No entender do advogado, a Assembleia Legislativa da Madeira (ALM) esteve aquém do que devia, envolveu-se pouco. “O papel da ALM aqui foi muito reduzido e só foi numa última fase”. Defende que deveria ter tido um papel activo desde início no sentido de criar os decretos legislativos para prever as contra-ordenações e acompanhar as decisões. “Os governos têm uma grande tendência para mostrar autoridade. O que é bom, a autoridade é uma coisa boa, num Estado é uma coisa fundamental. Mas a autoridade tem que ter regras, tem de ter formas, se não, ela resvala para o descrédito”, alertou.” Se calhar houve aqui um bocadinho de precipitação. Se calhar, não.

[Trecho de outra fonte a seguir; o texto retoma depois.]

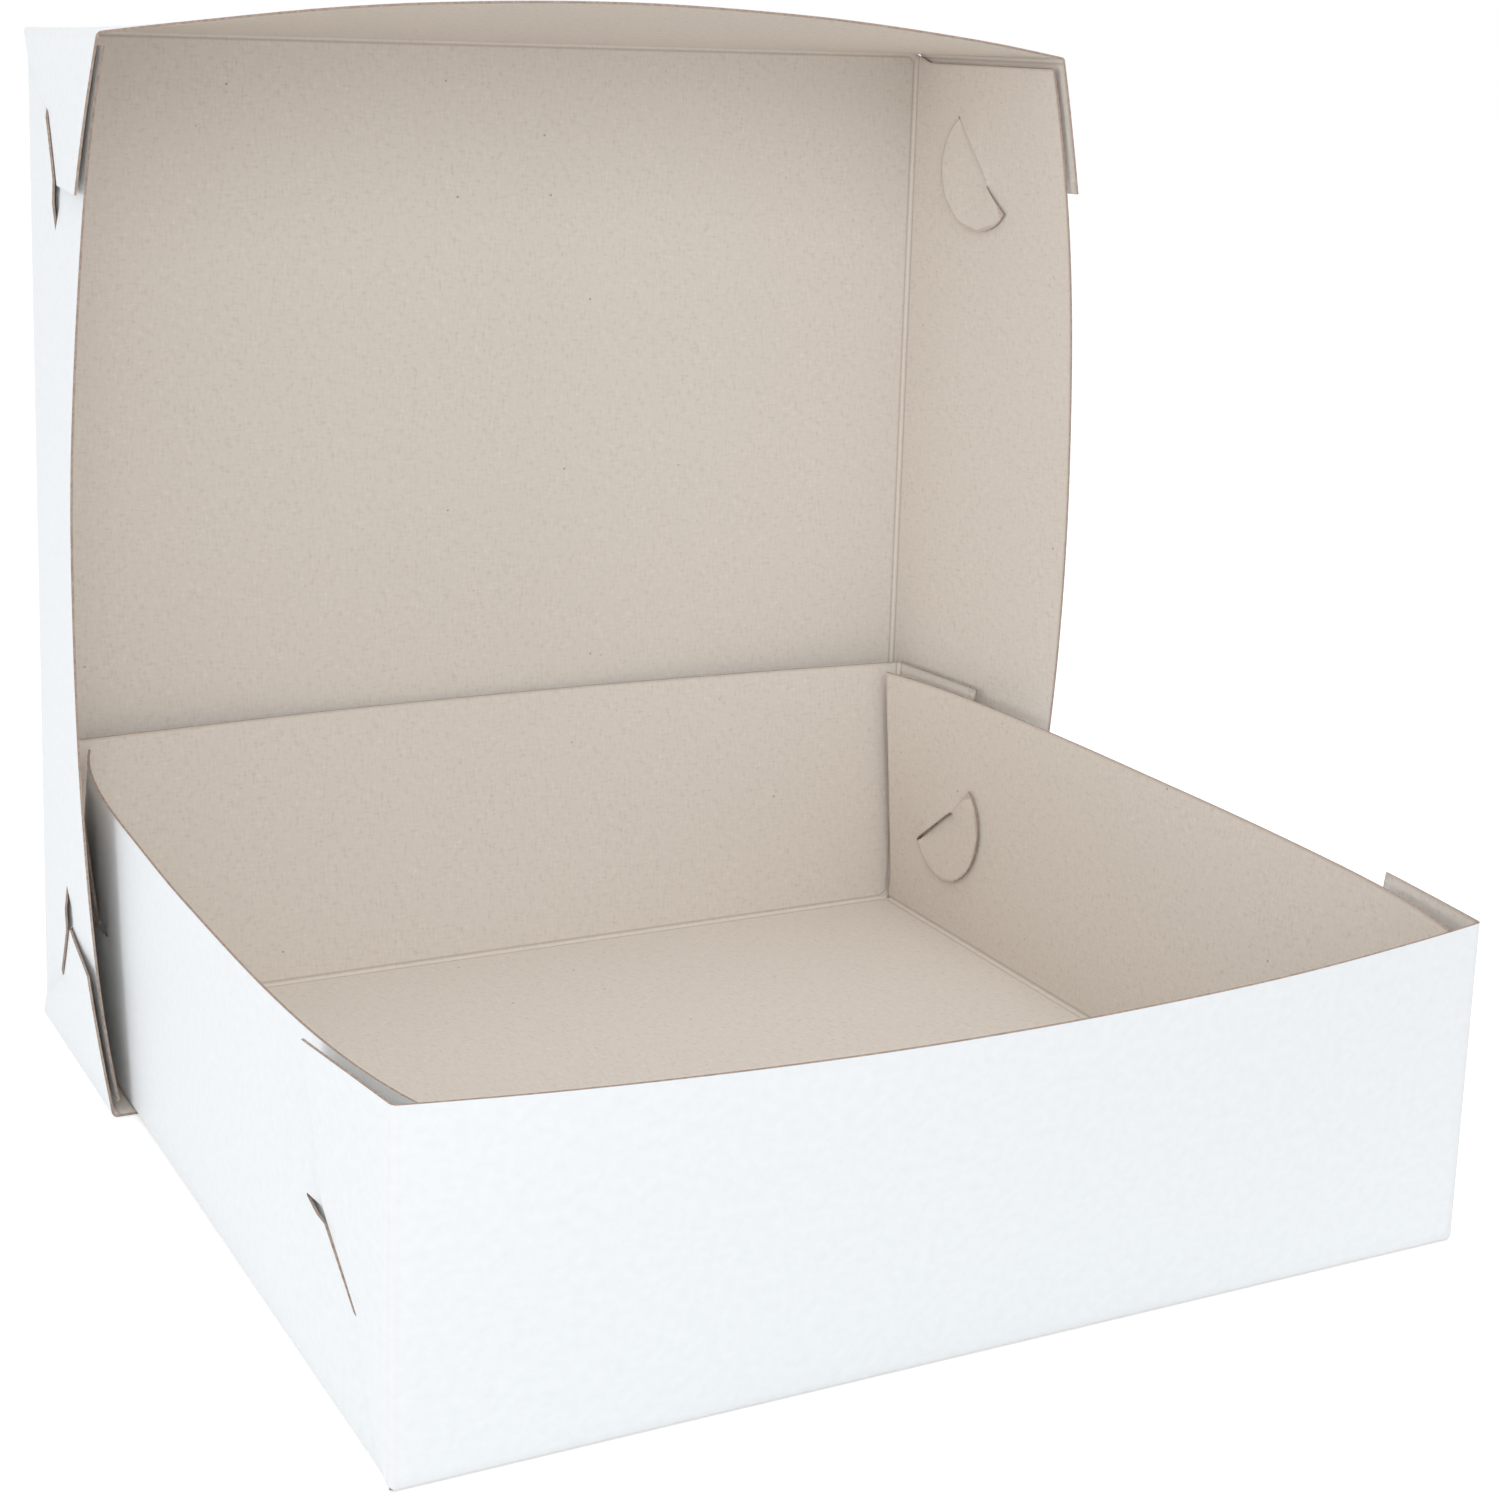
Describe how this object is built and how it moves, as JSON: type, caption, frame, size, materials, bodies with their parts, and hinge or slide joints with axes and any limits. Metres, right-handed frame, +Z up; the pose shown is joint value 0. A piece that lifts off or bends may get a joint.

Houve mesmo”, embora reconheça que houve a necessidade de conter a propagação. “Mas deveria ter sido feito com mais cuidado, com mais rigor, no fundo com mais credibilidade.”

Olhando para o presente, Ricardo Vieira diz que há muitas situações que ainda precisam de ser enquadradas legalmente para evitar más surpresas no futuro. “Muitas das coisas que estão em resolução do Governo e que não estão em decreto legislativo regional deviam estar”. E refere duas: a sujeição a segundo teste e as restrições à entrada de passageiros provenientes do Reino Unido. “Pode ter problemas amanhã. Em tribunal vem tudo ao de cima, conjuntando ter responsabilidades”.

Sobre o representante da República ser a entidade que executa o estado de emergência nas regiões autónomas, diz que é uma coisa “absolutamente desadequada” aos dias de hoje.